In the instant case the debtor was a futures commission merchant (or grain broker), and a member of the Chicago Board of Trade. The claimants were New York stock brokers and members of the New York Stock Exchange. The debtor was a stock customer of each of the claimants-appellees[1] in their capacity as stock *658 brokers. In turn each of the claimants was a commodity customer of the debtor in its capacity as a futures commission merchant.

Stated in another way, the debtor maintained marginal stock accounts with the claimants, and the claimants maintained marginal grain accounts with the debtor.
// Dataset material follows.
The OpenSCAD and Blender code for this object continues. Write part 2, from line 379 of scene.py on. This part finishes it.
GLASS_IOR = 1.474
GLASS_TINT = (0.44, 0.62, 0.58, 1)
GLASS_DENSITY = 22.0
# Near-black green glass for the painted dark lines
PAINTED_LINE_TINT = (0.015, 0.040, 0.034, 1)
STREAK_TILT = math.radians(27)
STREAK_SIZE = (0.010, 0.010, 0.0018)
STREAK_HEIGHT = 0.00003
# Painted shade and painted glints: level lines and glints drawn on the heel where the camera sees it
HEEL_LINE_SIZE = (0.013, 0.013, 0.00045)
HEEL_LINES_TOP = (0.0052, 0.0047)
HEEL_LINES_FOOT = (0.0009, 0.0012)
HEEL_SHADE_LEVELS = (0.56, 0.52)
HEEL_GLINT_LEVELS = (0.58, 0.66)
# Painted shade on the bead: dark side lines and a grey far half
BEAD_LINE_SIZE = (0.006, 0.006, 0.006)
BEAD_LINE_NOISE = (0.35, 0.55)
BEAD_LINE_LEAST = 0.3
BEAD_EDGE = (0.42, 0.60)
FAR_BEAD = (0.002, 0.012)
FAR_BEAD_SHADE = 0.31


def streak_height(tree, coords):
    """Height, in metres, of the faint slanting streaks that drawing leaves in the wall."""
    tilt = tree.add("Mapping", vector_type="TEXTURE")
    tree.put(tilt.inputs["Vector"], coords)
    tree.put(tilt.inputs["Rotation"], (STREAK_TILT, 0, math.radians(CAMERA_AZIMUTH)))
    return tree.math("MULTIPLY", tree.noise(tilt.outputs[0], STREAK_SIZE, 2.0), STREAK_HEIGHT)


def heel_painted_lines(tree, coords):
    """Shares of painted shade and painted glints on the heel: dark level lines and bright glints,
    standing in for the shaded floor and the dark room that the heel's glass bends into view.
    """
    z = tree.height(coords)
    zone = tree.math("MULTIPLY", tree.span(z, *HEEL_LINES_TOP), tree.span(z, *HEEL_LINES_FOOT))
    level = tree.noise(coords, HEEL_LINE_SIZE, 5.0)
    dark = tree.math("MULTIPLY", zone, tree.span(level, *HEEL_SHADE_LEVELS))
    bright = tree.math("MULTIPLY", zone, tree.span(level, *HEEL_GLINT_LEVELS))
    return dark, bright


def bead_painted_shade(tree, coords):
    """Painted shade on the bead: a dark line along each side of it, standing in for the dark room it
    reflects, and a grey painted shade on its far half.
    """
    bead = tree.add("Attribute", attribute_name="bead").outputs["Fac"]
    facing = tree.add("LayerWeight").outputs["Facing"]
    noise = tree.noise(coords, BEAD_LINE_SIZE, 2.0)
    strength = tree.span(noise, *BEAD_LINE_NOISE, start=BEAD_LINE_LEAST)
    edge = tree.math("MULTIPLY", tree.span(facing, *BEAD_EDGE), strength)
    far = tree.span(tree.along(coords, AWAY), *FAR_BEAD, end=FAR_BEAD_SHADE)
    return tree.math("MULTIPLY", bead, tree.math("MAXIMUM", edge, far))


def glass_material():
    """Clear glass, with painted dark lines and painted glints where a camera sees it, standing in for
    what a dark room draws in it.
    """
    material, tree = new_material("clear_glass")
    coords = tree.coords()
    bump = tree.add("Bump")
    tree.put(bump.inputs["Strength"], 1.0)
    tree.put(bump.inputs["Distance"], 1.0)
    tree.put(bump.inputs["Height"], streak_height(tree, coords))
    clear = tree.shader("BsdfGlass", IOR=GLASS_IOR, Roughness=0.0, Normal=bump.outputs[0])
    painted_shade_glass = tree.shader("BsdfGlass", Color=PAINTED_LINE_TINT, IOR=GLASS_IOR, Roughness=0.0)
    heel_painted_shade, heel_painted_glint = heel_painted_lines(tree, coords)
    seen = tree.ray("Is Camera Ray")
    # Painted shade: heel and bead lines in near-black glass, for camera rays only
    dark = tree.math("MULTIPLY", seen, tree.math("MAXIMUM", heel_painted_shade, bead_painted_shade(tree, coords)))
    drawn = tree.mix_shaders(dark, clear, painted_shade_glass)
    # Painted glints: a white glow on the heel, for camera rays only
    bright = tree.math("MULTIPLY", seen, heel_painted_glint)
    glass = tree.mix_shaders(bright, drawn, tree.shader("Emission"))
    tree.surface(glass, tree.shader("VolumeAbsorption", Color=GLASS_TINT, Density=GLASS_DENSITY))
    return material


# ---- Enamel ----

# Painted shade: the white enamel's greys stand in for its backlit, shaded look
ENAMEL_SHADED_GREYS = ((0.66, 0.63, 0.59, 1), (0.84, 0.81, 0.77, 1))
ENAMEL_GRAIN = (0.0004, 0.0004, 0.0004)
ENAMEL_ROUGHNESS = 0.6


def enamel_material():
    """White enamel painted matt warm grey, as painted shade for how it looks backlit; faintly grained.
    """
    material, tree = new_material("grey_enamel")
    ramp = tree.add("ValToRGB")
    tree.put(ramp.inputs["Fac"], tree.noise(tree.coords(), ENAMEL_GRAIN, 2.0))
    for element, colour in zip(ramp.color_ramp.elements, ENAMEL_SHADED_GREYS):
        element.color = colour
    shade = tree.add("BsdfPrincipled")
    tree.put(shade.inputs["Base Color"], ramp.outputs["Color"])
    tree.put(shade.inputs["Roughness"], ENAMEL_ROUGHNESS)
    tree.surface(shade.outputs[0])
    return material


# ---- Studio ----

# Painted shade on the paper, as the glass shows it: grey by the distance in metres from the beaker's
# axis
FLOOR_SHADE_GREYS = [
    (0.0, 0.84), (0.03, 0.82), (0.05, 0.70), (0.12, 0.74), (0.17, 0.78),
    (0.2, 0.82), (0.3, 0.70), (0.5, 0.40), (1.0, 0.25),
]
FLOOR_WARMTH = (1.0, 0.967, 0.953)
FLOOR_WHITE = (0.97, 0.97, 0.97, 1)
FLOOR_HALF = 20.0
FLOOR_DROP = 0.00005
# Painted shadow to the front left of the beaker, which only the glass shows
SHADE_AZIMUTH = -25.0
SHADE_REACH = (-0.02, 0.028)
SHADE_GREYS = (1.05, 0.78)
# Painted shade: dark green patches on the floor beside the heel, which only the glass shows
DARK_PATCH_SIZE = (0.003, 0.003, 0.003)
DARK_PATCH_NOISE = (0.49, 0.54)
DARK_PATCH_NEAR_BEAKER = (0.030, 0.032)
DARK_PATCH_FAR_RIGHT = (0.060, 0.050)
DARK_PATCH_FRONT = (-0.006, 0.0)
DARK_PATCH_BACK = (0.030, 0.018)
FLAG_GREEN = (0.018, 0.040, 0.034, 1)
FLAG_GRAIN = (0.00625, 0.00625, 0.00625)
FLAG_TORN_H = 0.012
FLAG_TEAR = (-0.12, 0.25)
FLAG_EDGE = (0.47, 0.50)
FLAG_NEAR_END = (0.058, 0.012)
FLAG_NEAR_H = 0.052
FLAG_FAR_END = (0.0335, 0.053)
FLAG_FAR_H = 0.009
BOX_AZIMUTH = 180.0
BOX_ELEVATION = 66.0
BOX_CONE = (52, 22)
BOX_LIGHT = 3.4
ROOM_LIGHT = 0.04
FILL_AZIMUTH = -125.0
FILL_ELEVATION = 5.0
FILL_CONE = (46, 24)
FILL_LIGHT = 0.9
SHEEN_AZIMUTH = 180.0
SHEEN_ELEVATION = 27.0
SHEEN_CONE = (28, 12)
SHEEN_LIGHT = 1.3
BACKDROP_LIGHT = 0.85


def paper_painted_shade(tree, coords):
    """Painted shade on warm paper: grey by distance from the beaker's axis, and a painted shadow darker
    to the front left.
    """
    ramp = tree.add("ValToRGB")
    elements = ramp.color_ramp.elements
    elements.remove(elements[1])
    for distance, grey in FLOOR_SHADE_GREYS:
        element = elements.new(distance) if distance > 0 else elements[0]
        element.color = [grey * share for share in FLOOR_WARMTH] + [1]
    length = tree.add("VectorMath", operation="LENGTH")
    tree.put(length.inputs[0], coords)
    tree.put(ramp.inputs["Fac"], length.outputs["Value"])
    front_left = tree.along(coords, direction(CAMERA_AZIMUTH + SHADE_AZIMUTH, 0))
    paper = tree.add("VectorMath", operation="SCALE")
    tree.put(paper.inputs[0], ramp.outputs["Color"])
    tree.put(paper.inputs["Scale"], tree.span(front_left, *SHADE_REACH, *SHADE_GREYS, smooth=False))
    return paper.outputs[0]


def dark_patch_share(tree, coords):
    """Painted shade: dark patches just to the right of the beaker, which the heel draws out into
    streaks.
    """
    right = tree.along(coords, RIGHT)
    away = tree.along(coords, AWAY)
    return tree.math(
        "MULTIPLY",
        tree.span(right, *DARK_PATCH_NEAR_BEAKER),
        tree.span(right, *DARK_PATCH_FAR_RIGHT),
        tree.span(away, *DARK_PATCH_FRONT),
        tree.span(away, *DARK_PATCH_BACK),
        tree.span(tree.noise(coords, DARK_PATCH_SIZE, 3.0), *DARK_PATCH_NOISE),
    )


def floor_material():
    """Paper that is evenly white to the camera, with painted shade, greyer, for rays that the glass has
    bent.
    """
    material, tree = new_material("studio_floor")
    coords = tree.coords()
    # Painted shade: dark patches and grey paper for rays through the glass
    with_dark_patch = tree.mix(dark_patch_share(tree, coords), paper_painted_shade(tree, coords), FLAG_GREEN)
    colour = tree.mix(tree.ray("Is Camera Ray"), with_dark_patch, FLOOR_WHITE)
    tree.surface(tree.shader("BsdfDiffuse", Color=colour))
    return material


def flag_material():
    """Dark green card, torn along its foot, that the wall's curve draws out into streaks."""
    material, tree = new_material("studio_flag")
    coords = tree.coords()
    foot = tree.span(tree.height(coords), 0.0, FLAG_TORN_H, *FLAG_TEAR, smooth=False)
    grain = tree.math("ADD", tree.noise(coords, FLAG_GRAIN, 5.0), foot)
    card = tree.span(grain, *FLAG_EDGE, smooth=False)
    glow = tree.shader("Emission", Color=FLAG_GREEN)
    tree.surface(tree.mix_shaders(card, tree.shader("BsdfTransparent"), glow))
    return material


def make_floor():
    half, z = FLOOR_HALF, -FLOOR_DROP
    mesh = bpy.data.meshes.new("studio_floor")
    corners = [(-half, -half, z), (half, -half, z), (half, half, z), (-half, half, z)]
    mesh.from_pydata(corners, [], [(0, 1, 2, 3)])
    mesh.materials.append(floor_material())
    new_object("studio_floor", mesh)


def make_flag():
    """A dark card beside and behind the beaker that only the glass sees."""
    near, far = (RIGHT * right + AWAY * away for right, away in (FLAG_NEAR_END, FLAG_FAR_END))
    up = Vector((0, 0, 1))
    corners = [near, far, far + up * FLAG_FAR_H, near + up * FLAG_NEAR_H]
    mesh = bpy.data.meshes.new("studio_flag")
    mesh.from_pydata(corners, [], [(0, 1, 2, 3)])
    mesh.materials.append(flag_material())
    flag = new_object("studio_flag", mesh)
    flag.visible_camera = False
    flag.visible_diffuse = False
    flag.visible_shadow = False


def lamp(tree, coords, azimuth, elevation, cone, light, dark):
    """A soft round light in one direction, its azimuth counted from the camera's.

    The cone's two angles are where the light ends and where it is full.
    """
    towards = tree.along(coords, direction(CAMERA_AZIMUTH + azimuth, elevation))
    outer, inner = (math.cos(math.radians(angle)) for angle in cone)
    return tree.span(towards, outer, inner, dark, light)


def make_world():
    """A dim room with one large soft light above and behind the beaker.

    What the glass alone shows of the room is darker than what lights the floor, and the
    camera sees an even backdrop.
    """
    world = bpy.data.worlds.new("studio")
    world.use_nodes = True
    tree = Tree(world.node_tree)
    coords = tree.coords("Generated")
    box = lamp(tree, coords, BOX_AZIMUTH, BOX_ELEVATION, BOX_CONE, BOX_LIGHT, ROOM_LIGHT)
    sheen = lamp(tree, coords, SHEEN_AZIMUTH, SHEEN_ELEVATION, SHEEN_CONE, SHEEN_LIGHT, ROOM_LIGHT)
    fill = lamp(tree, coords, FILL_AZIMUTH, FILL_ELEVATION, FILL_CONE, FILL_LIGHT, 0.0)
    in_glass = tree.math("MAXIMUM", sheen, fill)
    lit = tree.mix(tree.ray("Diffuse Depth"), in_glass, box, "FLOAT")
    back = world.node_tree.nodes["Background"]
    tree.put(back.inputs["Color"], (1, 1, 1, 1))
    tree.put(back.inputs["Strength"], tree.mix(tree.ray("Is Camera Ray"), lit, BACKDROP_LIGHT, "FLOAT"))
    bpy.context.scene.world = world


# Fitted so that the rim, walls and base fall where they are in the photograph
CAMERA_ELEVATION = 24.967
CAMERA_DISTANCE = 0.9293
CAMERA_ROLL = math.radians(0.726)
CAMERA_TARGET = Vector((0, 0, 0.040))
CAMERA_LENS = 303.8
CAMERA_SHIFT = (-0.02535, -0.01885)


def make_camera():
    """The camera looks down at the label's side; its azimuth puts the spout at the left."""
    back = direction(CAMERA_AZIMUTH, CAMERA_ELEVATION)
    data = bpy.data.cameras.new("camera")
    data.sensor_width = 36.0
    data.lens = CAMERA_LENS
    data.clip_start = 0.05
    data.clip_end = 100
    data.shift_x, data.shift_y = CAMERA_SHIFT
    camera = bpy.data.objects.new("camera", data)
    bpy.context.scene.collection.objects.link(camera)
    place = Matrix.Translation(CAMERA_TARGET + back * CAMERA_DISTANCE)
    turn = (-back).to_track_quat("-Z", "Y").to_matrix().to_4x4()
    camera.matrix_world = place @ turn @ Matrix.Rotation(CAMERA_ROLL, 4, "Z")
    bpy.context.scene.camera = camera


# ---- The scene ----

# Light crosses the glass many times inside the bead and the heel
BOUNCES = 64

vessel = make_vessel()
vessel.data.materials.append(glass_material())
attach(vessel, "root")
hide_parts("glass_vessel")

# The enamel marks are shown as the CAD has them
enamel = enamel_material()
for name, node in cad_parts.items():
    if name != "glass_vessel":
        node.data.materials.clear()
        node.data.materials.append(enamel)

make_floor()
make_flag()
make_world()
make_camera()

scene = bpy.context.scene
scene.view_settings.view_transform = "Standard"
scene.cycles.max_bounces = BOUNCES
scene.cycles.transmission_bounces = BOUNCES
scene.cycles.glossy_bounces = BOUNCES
Thus, on April 23, 1935, the debtor was carrying grain contracts for the claimants, and they were carrying securities for the debtor. On that day, the debtor held an immature claim (or debt payable in futuro) against the claimants for the purchase price of the grain plus commissions, and the claimants held a mature claim (or debt payable in praesenti) against the debtor for the purchase price of the stock plus commissions.
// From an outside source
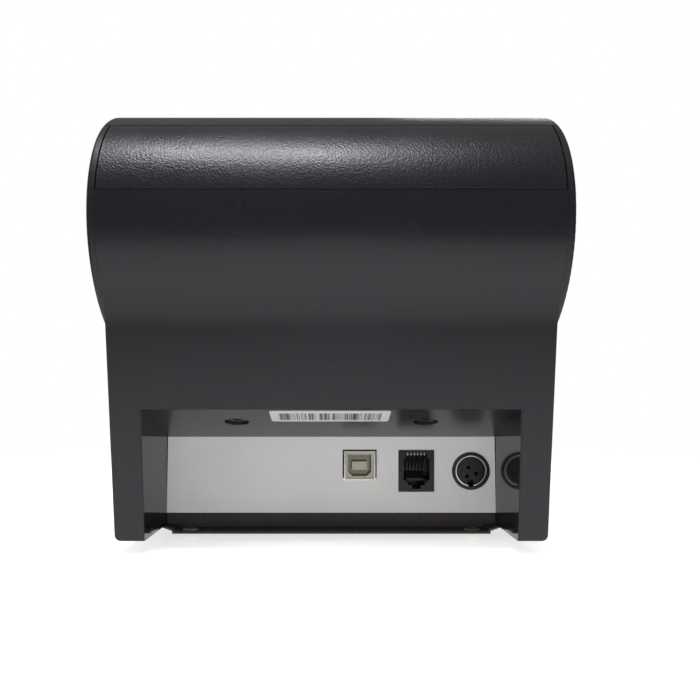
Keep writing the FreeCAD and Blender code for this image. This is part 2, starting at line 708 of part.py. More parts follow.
def platen_bushing():
    ring_solid = rod_x(PLATEN_Y, PLATEN_Z, BUSH_R, ARM_X0 - 0.6, PLATE_X1 + 0.6)
    return ring_solid.cut(rod_x(PLATEN_Y, PLATEN_Z, SHAFT_R + FIT, 40, 50))


def feed_motor():
    """Stepping motor behind the right side plate, with a flange and a boss."""
    can = rod_x(PINION[0], PINION[1], 15.6, 26.0, 44.8)
    flange = rod_x(PINION[0], PINION[1], 15.9, 44.8, PLATE_X0)
    boss = rod_x(PINION[0], PINION[1], 4.0, PLATE_X0 - 0.2, PLATE_X1)
    return fuse([can, flange, boss]).cut(rod_x(PINION[0], PINION[1], 1.06, 30.0, 60.0))


def motor_shaft():
    return rod_x(PINION[0], PINION[1], 1.0, 31.0, GEAR_X1 + 0.8)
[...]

On April 23, 1935 the debtor filed its voluntary petition for corporate reorganization under Section 77B of the Bankruptcy Act, 11 U.S.C.A. § 207.[2] The district court then ordered the grain and stock accounts here in question closed. After the closeout, this situation remained: the claimants had on their books a balance belonging to the debtor; the debtor had on its books a balance belonging to the claimants. Thereupon, at the proper time, each claimant filed as his claim against the debtor an amount equal to the difference between the balances in the respective accounts. The trustee objected to each claim on the ground that the resulting offset lacked mutuality. The district court, however, allowed the off-set under Section 68a of the Bankruptcy Act.
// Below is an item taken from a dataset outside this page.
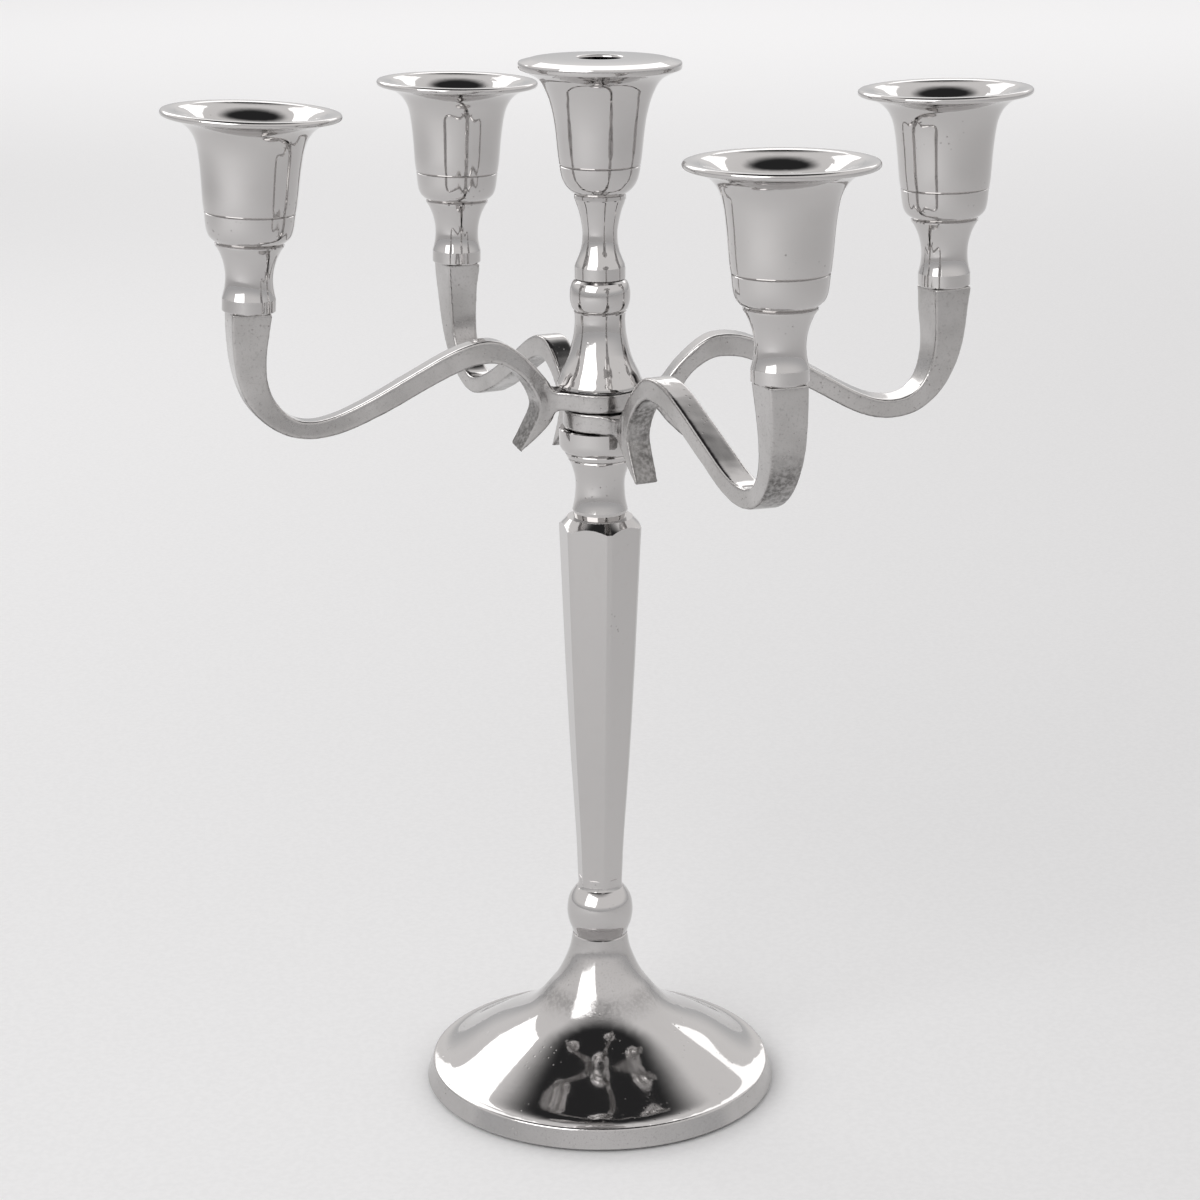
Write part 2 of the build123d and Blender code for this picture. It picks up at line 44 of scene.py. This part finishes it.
# ---------------------------------------------------------------- node helpers
class Graph:
    """Small helper that writes shader graphs."""

    def __init__(self, tree):
        self.t = tree
        tree.nodes.clear()

    def node(self, kind, **props):
        n = self.t.nodes.new(kind)
        for k, v in props.items():
            setattr(n, k, v)
        return n

    def link(self, a, b):
        self.t.links.new(a, b)

    def put(self, socket, value):
        if isinstance(value, bpy.types.NodeSocket):
            self.link(value, socket)
        else:
            socket.default_value = value

    def math(self, op, a, b=0.0, clamp=False):
        n = self.node("ShaderNodeMath", operation=op, use_clamp=clamp)
        self.put(n.inputs[0], a)
        if op not in ("ABSOLUTE", "SQRT", "ARCSINE", "SINE", "COSINE"):
            self.put(n.inputs[1], b)
        return n.outputs[0]

    def step(self, x, lo, hi, smooth=True):
        """0 below lo, 1 above hi."""
        n = self.node("ShaderNodeMapRange", interpolation_type="SMOOTHSTEP" if smooth else "LINEAR", clamp=True)
        self.put(n.inputs["Value"], x)
        n.inputs["From Min"].default_value = lo
        n.inputs["From Max"].default_value = hi
        n.inputs["To Min"].default_value = 0.0
        n.inputs["To Max"].default_value = 1.0
        return n.outputs["Result"]

    def band(self, x, lo, hi, soft):
        """1 between lo and hi, with edges soft wide."""
        a = self.step(x, lo - soft / 2, lo + soft / 2)
        b = self.step(x, hi - soft / 2, hi + soft / 2)
        return self.math("MULTIPLY", a, self.math("SUBTRACT", 1.0, b))

    def mix(self, fac, a, b):
        n = self.node("ShaderNodeMix", data_type="RGBA", clamp_factor=True)
        self.put(n.inputs["Factor"], fac)
        self.put(n.inputs[6], a)
        self.put(n.inputs[7], b)
        return n.outputs[2]

    def noise(self, vec, scale, detail=3.0, rough=0.5, distortion=0.0):
        n = self.node("ShaderNodeTexNoise")
        self.put(n.inputs["Vector"], vec)
        n.inputs["Scale"].default_value = scale
        n.inputs["Detail"].default_value = detail
        n.inputs["Roughness"].default_value = rough
        n.inputs["Distortion"].default_value = distortion
        return n.outputs["Fac"]

    def remap(self, x, lo, hi, to_lo, to_hi):
        n = self.node("ShaderNodeMapRange", clamp=True)
        self.put(n.inputs["Value"], x)
        for k, v in (("From Min", lo), ("From Max", hi), ("To Min", to_lo), ("To Max", to_hi)):
            n.inputs[k].default_value = v
        return n.outputs["Result"]

    def mapped(self, vec, scale):
        n = self.node("ShaderNodeMapping")
        self.link(vec, n.inputs["Vector"])
        n.inputs["Scale"].default_value = scale
        return n.outputs["Vector"]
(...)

It is plain that the object of Section 68a is "to permit," as its terms declare, "the statement of the account between the bankrupt and the creditor, with a view to the application of the doctrine of set-off between mutual debts and credits." Cumberland Glass Co. v. De Witt, 237 U.S. 447, 454, 35 S.Ct. 636, 639, 59 L. Ed. 1042. This Section, however, neither creates the right of set-off nor enlarges the doctrine of set-off, Lehigh Valley Coal Sales Co. v. Maguire, 7 Cir., 251 F. 581, recognizing "the nature of set-off, as established in common law and equitable procedure," Cumberland Glass Co. v. De Witt, supra, 237 U.S. page 455, 35 S.Ct. page 639, 59 L.Ed. 1042. That is, Section 68a "cannot be invoked in cases where the general principles of set-off would not justify it," Cumberland Glass Co. v. De Witt, supra, 237 U.S. page 455, 35 S.Ct. page 639, 59 L.Ed. 1042, the rule in bankruptcy, however, being "generally, even if not always, the rule in equity as well," Lowden v. Northwestern National Bank, 298 U.S. 160, 166, 56 S.Ct. 696, 699, 80 L. Ed. 1114.

The determination as to whether a right of set-off exists under Section 68a lies within the discretionary control of the district court, to be exercised in accord with the general principles of equity. That court has the "primary duty of determining for itself whether there are `mutual debts or credits' that should be set off one against the other," Cumberland Glass Co. v. De Witt, supra, 237 U.S. page 457, 35 S.Ct. page 640, 59 L.Ed. 1042. On September 27, 1937 the district court said: "It may be that the proceeds of the pledge after the payment of the debt due from a bankrupt pledgor may not be set off *659 against a general account of the bankrupt against the pledge. But here the Debtor held grain as security for the indebtedness of the claimants and the claimants held stock to secure the indebtedness of the Debtor. The positions were alike."

That same court, on November 15, 1937, after a motion to reconsider had been made, explained that "both the bankrupt and the creditor held property pledged to one another and were therefore acting in the same capacities `mutual' within the meaning of that term as employed in Section 68a of the Bankruptcy Act."

The trustee, who has perfected his appeal from the allowance order, bases his assignment of errors on the proposition that the obligations or claims in question are not mutual. He contends that the relationship between a stock broker and his customer is one of pledgee-pledgor, whereas the relationship between the grain broker and his customer is simply one of creditor-debtor. In addition, he insists that closing out the securities account leaves an obligation due in a fiduciary capacity, whereas the closing out of the commodities account leaves an obligation due in a simple creditor-debtor capacity. He concludes, therefore, that the obligations, not owing in the same capacities, are not "mutual debts or mutual credits."

When the necessary mutuality exists is a problem which the usual formula (that is, that the claims must be owing to and be due in the same right and capacities) does not solve. The basic question in this case, which has never been answered before, is whether the necessary mutuality exists, where the transactions involve on the one hand the carrying of stock certificates by the broker for his customer, and, on the other hand, the carrying of commodity contracts by the broker for his customer. We are of the opinion that the district court did not err in its application of Section 68a to this situation, because the necessary mutuality exists.